Expansion
By the mid 1980s, Loblaw Companies Limited had become Canada’s largest supermarket retailer. Much of that success could be attributed to the effectiveness of the company's "control label" or private label program. In the case of President's Choice, a key management strategy had been to create a line of unique products at competitive prices, available nowhere else but Loblaw stores. The company also began extending the brand's market beyond Canada, making international inroads and in particular into the highly competitive American market. By the early 1990s, not only were PC products increasingly available at select U.S. regional supermarket chains, Loblaw was supplying retail giant Wal-mart, marketing President's Choice products under the brand Sam's American Choice, later shortened to Sam's Choice, named after company founder Sam Walton. All indications were that Loblaw's control label program was starting to pay off south of the border:
President's Choice, the upscale private label at Loblaw's supermarkets, has been a resounding success in the United States - and has fired a rebellion of consumers and retailers against highly advertised, and therefore pricey, national brands. Its products have found their way into more than 1,200 stores in 34 states. The biggest deal is with Wal-Mart, which had $73 billion in sales in 1993. Dave Nichol, the man behind President's Choice, reports that Wal-Marts volume on Sam's American Choice and Great Value lines, also developed by Loblaw's, was up 300 percent last year.

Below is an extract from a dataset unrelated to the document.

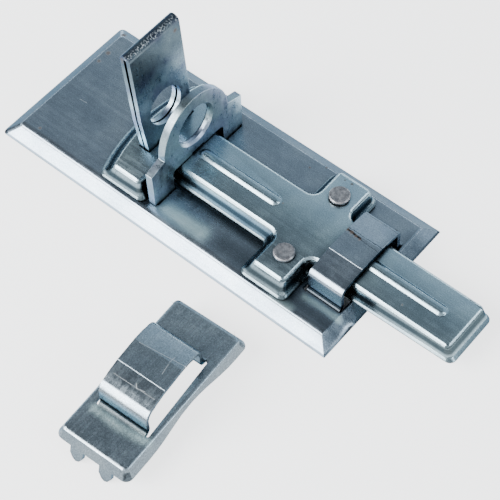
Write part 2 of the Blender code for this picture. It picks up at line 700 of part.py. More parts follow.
def eye_outline():
    """Return the eye's outline in its own plane, as (y, height above the plate)."""
    foot = SEAT_GAP
    drop = -EYE_TENON_REACH
    outer = EYE_HALF_WIDTH - EYE_TENON_INSET
    top = EYE_OPENING_TOP - PLATE_TOP
    notch = RIB_HALF_WIDTH + SLOT_GAP
    half = [(notch, top + RIB_HEIGHT, 0.0), (notch, top, 0.0),
            (EYE_OPENING_HALF, top, EYE_OPENING_CORNER), (EYE_OPENING_HALF, drop, 0.0),
            (outer, drop, 0.0), (outer, foot, 0.0), (EYE_HALF_WIDTH, foot, 0.0),
            (EYE_HALF_WIDTH, EYE_SHOULDER_LOW, 0.0)]
    steps = ROUND_STEPS // 2
    for step in range(steps):
        angle = math.pi / 2 * step / steps
        half.append((EYE_ARCH_HALF_WIDTH * math.cos(angle),
                     EYE_SHOULDER_HIGH + EYE_ARCH_RISE * math.sin(angle), 0.0))
    crown = [(0.0, EYE_SHOULDER_HIGH + EYE_ARCH_RISE, 0.0)]
    return rounded_outline(half + crown + [(-y, z, r) for y, z, r in reversed(half)])


def build_eye(group, cutters, material):
    """Make the padlock eye standing in the base plate."""
    mesh = extrude_outlines("padlock_eye", [eye_outline()], EYE_SHEET)
    eye = add_object("padlock_eye", mesh, group, material)
    eye.rotation_euler = (math.pi / 2, 0.0, math.pi / 2)
    eye.location = (EYE_FACE - EYE_SHEET / 2, 0.0, PLATE_TOP)
    add_cut(eye, eye_hole_cutter(cutters))
    return eye


def eye_hole_cutter(cutters):
    """Make the eye's hole cutter, flared at both faces, in the eye's own axes."""
    hole = EYE_HOLE_RADIUS
    wide = hole + EYE_HOLE_CHAMFER + OVERRUN
    face = EYE_SHEET / 2 + OVERRUN
    throat = EYE_SHEET / 2 - EYE_HOLE_CHAMFER
    profile = [(0.0, face), (wide, face), (hole, throat), (hole, -throat), (wide, -face), (0.0, -face)]
    cutter = turned_object("eye_hole", profile, ROUND_STEPS)
    cutters.objects.link(cutter)
    cutter.rotation_euler = (0.0, math.pi / 2, 0.0)
    cutter.location = (EYE_FACE - EYE_SHEET / 2, 0.0, PADLOCK_AXIS)
    return cutter


def turned_object(name, profile, steps):
    """Turn a profile (radius, height), given top to bottom, about its own Z axis."""
    bm = bmesh.new()
    verts = [bm.verts.new((radius, 0.0, height)) for radius, height in profile]
    for upper, lower in zip(verts, verts[1:]):
        bm.edges.new((upper, lower))
    mesh = bpy.data.meshes.new(name)
    bm.to_mesh(mesh)
    bm.free()
    thing = bpy.data.objects.new(name, mesh)
    screw = thing.modifiers.new("turn", "SCREW")
    screw.axis = "Z"
    screw.angle = 2 * math.pi
    screw.steps = steps
    screw.render_steps = steps
    screw.use_merge_vertices = True
    screw.merge_threshold = MERGE_DISTANCE
    return thing


def build_rivet(name, side, group, material):
    """Make a rivet through one wing and the stiffener below it."""
    head = BOLT_TOP + SEAT_GAP
    tail = BOLT_CEILING - SEAT_GAP - STIFFENER_SHEET - SEAT_GAP
    profile = [(0.0, head + RIVET_HEAD_HEIGHT),
               (RIVET_HEAD_RADIUS - RIVET_EDGE, head + RIVET_HEAD_HEIGHT),
               (RIVET_HEAD_RADIUS, head + RIVET_HEAD_HEIGHT - RIVET_EDGE),
               (RIVET_HEAD_RADIUS, head), (RIVET_SHANK_RADIUS, head),
               (RIVET_SHANK_RADIUS, tail), (RIVET_TAIL_RADIUS, tail),
               (RIVET_TAIL_RADIUS, tail - RIVET_TAIL_HEIGHT + RIVET_EDGE),
               (RIVET_TAIL_RADIUS - RIVET_EDGE, tail - RIVET_TAIL_HEIGHT),
               (0.0, tail - RIVET_TAIL_HEIGHT)]
    rivet = turned_object(name, profile, ROUND_STEPS)
    group.objects.link(rivet)
    rivet.data.materials.append(material)
    rivet.location = (RIVET_PLACE, side * RIVET_SPREAD, 0.0)
    return rivet


def build_stiffener(group, material):
    """Make the flat bar that the rivets hold under the wings."""
    x = STIFFENER_WIDTH / 2
    y = STIFFENER_HALF_LENGTH
    radius = STIFFENER_WIDTH / 4
    outlines = [rounded_outline([(x, -y, radius), (x, y, radius), (-x, y, radius), (-x, -y, radius)])]
    for side in (-1, 1):
        hole = circle_outline(0.0, side * RIVET_SPREAD, RIVET_SHANK_RADIUS + SEAT_GAP, HOLE_STEPS)
        outlines.append(hole)
    mesh = extrude_outlines("stiffener", outlines, STIFFENER_SHEET)
    bar = add_object("stiffener", mesh, group, material)
    bar.location = (RIVET_PLACE, 0.0, BOLT_CEILING - SEAT_GAP - STIFFENER_SHEET / 2)
    return bar


def waist_share(y):
    """Return the share of the wave in the keeper's long edges at a place along them."""
    reach = min(abs(y - KEEPER_WAIST_OFFSET) / KEEPER_WAIST_HALF_LENGTH, 1.0)
    return (1 + math.cos(math.pi * reach)) / 2


def keeper_outline(inset, corner, pinch):
    """Return the keeper's outline, with points along its long sides for the waved edge."""
    x = KEEPER_FOOT_WIDTH / 2 - inset
    y = KEEPER_FOOT_LENGTH / 2 - inset
    waist = KEEPER_WAIST_HALF_LENGTH
    wave = [waist * (2 * step / WAIST_STEPS - 1) + KEEPER_WAIST_OFFSET for step in range(WAIST_STEPS + 1)]
    prongs = []
    for side in (-1, 1):
        for edge in (-0.5, 0.5):
            prongs.append(side * PRONG_SPREAD + edge * PRONG_WIDTH)
    edge = [(x - pinch * waist_share(place), place, 0.0) for place in wave]
    corners = [(x, -y, corner), *edge, (x, y, corner),
               *[(-place, y, 0.0) for place in prongs], (-x, y, corner),
               *[(-across, place, 0.0) for across, place, _ in reversed(edge)], (-x, -y, corner),
               *[(place, -y, 0.0) for place in prongs]]
    return rounded_outline(corners)


def keeper_edge(outline):
    """Return the height of the keeper's lower edge at each point of its outline."""
    return [KEEPER_TOP - KEEPER_SKIRT + KEEPER_WAIST_RISE * waist_share(y) for x, y in outline]


def nearest_vertex(verts, x, y):
    """Return the vertex that lies nearest to a place in plan."""
    return min(verts, key=lambda vertex: (vertex.co.xy - Vector((x, y))).length)


def add_prongs(bm, ring):
    """Hang the pointed prongs from the keeper's short edges, leaning out down to the ground."""
    reach = KEEPER_FOOT_LENGTH / 2
    # The inner side of a leaning prong reaches lower than its outer side
    tip = KEEPER_SHEET * math.sin(math.atan(PRONG_LEAN_SHARE))
    for side in (-1, 1):
        for middle in (-PRONG_SPREAD, PRONG_SPREAD):
            left = nearest_vertex(ring, middle - PRONG_WIDTH / 2, side * reach)
            right = nearest_vertex(ring, middle + PRONG_WIDTH / 2, side * reach)
            point = []
            for x, rise in ((left.co.x, PRONG_POINT), (middle - PRONG_WIDTH / 4, PRONG_POINT / 4),
                            (middle, 0.0), (middle + PRONG_WIDTH / 4, PRONG_POINT / 4),
                            (right.co.x, PRONG_POINT)):
                z = tip + rise
                y = side * (reach + PRONG_LEAN_SHARE * (left.co.z - z))
                point.append(bm.verts.new((x, y, z)))
            bm.faces.new((left, *point, right))


def build_keeper(group, material):
    """Make the keeper, turned a little as it lies beside the bolt."""
    bm = bmesh.new()
    skirt = KEEPER_TOP - KEEPER_BEND
    outline = keeper_outline(0.0, KEEPER_FOOT_CORNER, KEEPER_WAIST_PINCH)
    rings = [add_ring(bm, outline, keeper_edge(outline))]
    brow = KEEPER_BROW_INSET
    middle = KEEPER_BEND * KEEPER_BEND_SHARE
    for inset, height, corner in ((brow, skirt, KEEPER_BROW_CORNER + brow),
                                  (brow + middle, KEEPER_TOP - middle, KEEPER_BROW_CORNER),
                                  (brow + KEEPER_BEND, KEEPER_TOP, KEEPER_BROW_CORNER / 2)):
        rings.append(add_ring(bm, keeper_outline(inset, corner, 0.0), height))
    stack_rings(bm, rings)
    add_prongs(bm, rings[0])
    side = KEEPER_BRIDGE_HALF_WIDTH
    section = strap_section(KEEPER_BRIDGE_HALF_SPAN, KEEPER_BRIDGE_HEIGHT, KEEPER_TOP, KEEPER_BRIDGE_BEND)
    window = add_strap(bm, -side, side, section, KEEPER_TOP, KEEPER_BRIDGE_SKEW,
                       KEEPER_WINDOW_SIDE, KEEPER_WINDOW_SIDE)
    fill_flat(bm, [rings[-1], window])
    keeper = add_object("keeper", finish_surface(bm, "keeper"), group, material)
    add_solidify(keeper, KEEPER_SHEET)
    keeper.location = KEEPER_CENTRE
    keeper.rotation_euler = (0.0, 0.0, KEEPER_TURN)
    return keeper


def shade_parts(parts):
    """Shade the bends smooth and keep the sheared edges sharp."""
    for part in parts:
        part.data.shade_smooth()
        part.data.set_sharp_from_angle(angle=math.radians(30.0))


def centre_set(parts, followers):
    """Move the whole set so that the origin lies under its middle."""
    bpy.context.view_layer.update()
    graph = bpy.context.evaluated_depsgraph_get()
    places = []
    for part in parts:
        shown = part.evaluated_get(graph)
        places.extend(shown.matrix_world @ vertex.co for vertex in shown.to_mesh().vertices)
        shown.to_mesh_clear()
    low = Vector([min(place[axis] for place in places) for axis in range(3)])
    high = Vector([max(place[axis] for place in places) for axis in range(3)])
    shift = Vector((-(low.x + high.x) / 2, -(low.y + high.y) / 2, -low.z))
    for thing in parts + followers:
        thing.location += shift


def build_set():
    """Build every piece of the padlock bolt."""
    clear_scene()
    group = make_collection(SET_NAME)
    cutters = make_collection("cutters")
    base_zinc = make_material("base_zinc", (0.46, 0.52, 0.58), 0.22)
    bolt_zinc = make_material("bolt_zinc", (0.50, 0.57, 0.62), 0.24)
    lug_zinc = make_material("lug_zinc", (0.48, 0.56, 0.64), 0.28)
    rivet_steel = make_material("rivet_steel", (0.52, 0.49, 0.50), 0.50)
    parts = [build_base_plate(group, cutters, base_zinc),
             build_eye(group, cutters, lug_zinc),
             build_bolt(group, bolt_zinc),
             build_tongue(group, cutters, lug_zinc),
             build_rivet("rivet_near", -1, group, rivet_steel),
             build_rivet("rivet_far", 1, group, rivet_steel),
             build_stiffener(group, lug_zinc),
             build_keeper(group, base_zinc)]
    shade_parts(parts)
    centre_set(parts, list(cutters.objects))


build_set()
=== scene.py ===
"""Looks of the sliding padlock bolt and its keeper: blue-bright zinc plating on pressed steel.

Metres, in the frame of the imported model, with +X the way the bolt is thrown. The solids keep
their shapes. Here they are welded, their sheared edges are broken a little, and each gets
plating with its grain, draw marks, smudges and rust specks where the photograph shows them.
"""
import math

import bpy
from mathutils import Matrix, Vector


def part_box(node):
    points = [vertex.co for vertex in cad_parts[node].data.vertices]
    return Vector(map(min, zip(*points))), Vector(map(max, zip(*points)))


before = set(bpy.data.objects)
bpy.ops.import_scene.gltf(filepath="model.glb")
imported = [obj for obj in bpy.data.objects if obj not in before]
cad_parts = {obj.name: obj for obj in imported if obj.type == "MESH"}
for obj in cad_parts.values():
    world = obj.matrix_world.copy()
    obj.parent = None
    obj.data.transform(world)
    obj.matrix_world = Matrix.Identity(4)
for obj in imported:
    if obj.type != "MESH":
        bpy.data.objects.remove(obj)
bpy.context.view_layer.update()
PLATE_LOW, PLATE_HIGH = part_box("base_plate")

# The photograph's camera, aimed at a point a little off the middle of the plate
PLATE_MIDDLE = (PLATE_LOW + PLATE_HIGH) / 2
AIM = Vector((PLATE_MIDDLE.x + 0.02282, PLATE_MIDDLE.y - 0.01187, 0.0))
AZIMUTH = math.radians(42.8)
ELEVATION = math.radians(56.46)
ROLL = math.radians(-3.23)
DISTANCE = 0.41948
FOCAL_PIXELS = 1526.09
FRAME_PIXELS = 500
SENSOR = 36.0
NEAR_CLIP = 0.01

# The floor: its size, its own light, and the rim inside the plate's outline where its glow stops,
# which leaves a painted shadow beneath the plate
FLOOR_HALF = 3.0
FLOOR_GLOW = 2.3
FLOOR_ROUGH = 0.9
FLOOR_SPECULAR = 0.1
FLOOR_STOPS = [(0.35, (0.88, 0.885, 0.89)), (0.65, (0.90, 0.90, 0.90))]
PLATE_RIM = 0.0020

# Softboxes: name, direction from the part, distance, width, height, power and colour
SOFTBOXES = [
    ("key_box", (-0.415, -0.700, 0.580), 0.9, 0.62, 0.62, 13.5, (1.0, 1.0, 1.0)),
    ("side_box", (0.80, 0.10, 0.60), 1.0, 0.30, 0.55, 2.6, (0.86, 0.94, 1.0)),
]
# What the plating mirrors: the room from the horizon at +Y (0) over the top (0.5) to the
# horizon at -Y (1)
ROOM_STOPS = [
    (0.0, (0.60, 0.72, 0.83)), (0.26, (0.56, 0.69, 0.81)), (0.31, (0.40, 0.48, 0.55)),
    (0.35, (0.27, 0.305, 0.335)), (0.42, (0.22, 0.24, 0.26)), (0.50, (0.12, 0.13, 0.145)),
    (0.60, (0.12, 0.13, 0.145)), (0.66, (0.90, 0.94, 0.98)), (0.90, (0.90, 0.94, 0.98)),
    (0.94, (0.06, 0.07, 0.085)),
]

# How the solids are finished: welded, every sheared edge broken a little, bends shaded smooth
WELD = 0.00001
FLAT_ANGLE = math.radians(0.3)
SHEARED_ANGLE = math.radians(50.0)
EDGE_BREAK = 0.00014
EDGE_BREAKS = {"padlock_eye": 0.00022, "rivet_near": 0.0, "rivet_far": 0.0}
EDGE_SEGMENTS = 2
SMOOTH_ANGLE = math.radians(32.0)
CREASE_ANGLE = math.radians(4.5)
FLAT_WEIGHT = 60
# Above these heights the crowns of the strap and of the keeper's bridge keep their creases
CROWNS = {"base_plate": 0.0116, "keeper": 0.0170}
NO_CROWN = 1.0

# The bolt's foot and middle, and where its nose is trimmed higher towards the tip
BOLT_FOOT = 0.0033
BOLT_MIDDLE = 0.0315
NOSE_START = 0.0299
NOSE_END = 0.0742
NOSE_LIFT = 0.0016

# Colours laid on the plating: painted sheen, painted shade and real marks, with the share that
# the painted sheen, the painted shade and rust cover, and the share of the cut edge's height that
# is fully dark
PAINTED_SHEEN, PAINTED_SHEEN_SHARE = (0.74, 0.98, 1.0), 0.95
PAINTED_SHADE, PAINTED_SHADE_SHARE = (0.10, 0.125, 0.15), 0.75
RUST, RUST_SHARE = (0.085, 0.062, 0.050), 0.85
SCRATCH = (0.86, 0.93, 0.97)
CRACK = (0.045, 0.038, 0.036)
CUT_EDGE, CUT_EDGE_CORE = (0.10, 0.13, 0.16), 0.6
CRUST = (0.50, 0.55, 0.58)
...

Meantime, though, Wal-Mart had announced what media reports likened to an "invasion of Canada," namely the acquisition of 120 Woolco stores across the country. Though Wal-mart was barred from selling the private-label line developed by Loblaw in Canada, the two retailers eventually parted company as they increasingly became competitors in the Canadian marketplace.
In November 1993, it was announced that Dave Nichol, who for the past decade had been so closely associated with President's Choice in terms of promotion and product development, was leaving his senior executive post to become a private label consultant. Initially, both he and Loblaw expressed the desire to continue working together, with Nichol remaining on in the role of PC spokesman. But as Nichol moved forward with plans to develop his own Dave Nichol brand of private label products with Cott Corporation of Toronto, presumably in competition with President's Choice, the relationship deteriorated. Nichol hosted a couple more issues of Dave Nichol's Insider's Report but then vanished from the cover. The November 1994 edition dropped his name to become simply The Insider's Report. While media coverage of the Nichol/Loblaw split had been extensive, it seemingly had little or no negative impact on brand equity. News reports later indicated that Loblaw, post-Nichol,was experiencing stronger-than-ever corporate earnings.
As Loblaw expanded operations in Canada under an array of regional and market segment store banners, by the mid 1990s it divested the last of its retail holdings south of the border with the sale of National supermarkets in St. Louis and New Orleans. At the time, Loblaw president Richard Currie reiterated the company’s objective to move strategically, which included exiting markets if capital could be better deployed elsewhere. He further stated the company’s intent to enter the Quebec market. In 1998, it did so with the purchase of Provigo, the Quebec-based supermarket chain with close to 250 outlets. In order to comply with Competition Bureau concerns, Loblaw sold 47 Loeb stores in Ontario, acquired through the Provigo deal, to Metro-Richelieu and agreed to divest stores in eight other markets. The Provigo acquisition meant that Loblaw had become the leading food retailer in Quebec, with Metro a close second. That same year, Loblaw also made another regional acquisition with the purchase of the 80 store Agora chain in Atlantic Canada. While other food chains, such as the Oshawa Group, struggled to turn a profit, Loblaw kept adding more stores and more square footage through acquisition and new construction:
Loblaw president Richard Currie laughs at the notion that Canada has too many grocery stores. There's a lot of floor space, he allows, but never enough in the large, modern, well-equipped, one-stop shopping supermarkets that Canadians so obviously like. The evidence bears him out. Loblaw keeps expanding its fleet of 900 stores, adding about 10 percent to its floor space and sales each year, while increasing its profit margin.
1998 also saw Loblaw become the first Canadian food retailer to extend its product mix into the realm of banking with the launch of President's Choice Financial. Promoted as a no-hassle, no-fee form of personal banking, conveniently located where you do your grocery shopping, PC Financial kiosks and automatic tellers began springing-up in supermarkets across the country. While Loblaw provided the branding, the service-end was made possible through a partnership with the Canadian Imperial Bank of Commerce, one of the country's biggest banks. Loblaw also promised a new loyalty program that would allow customers to redeem 'points' for free groceries - which later became "PC Points." Within a year, Loblaw would have more than a hundred President's Choice Financial kiosks and bank machines up and running.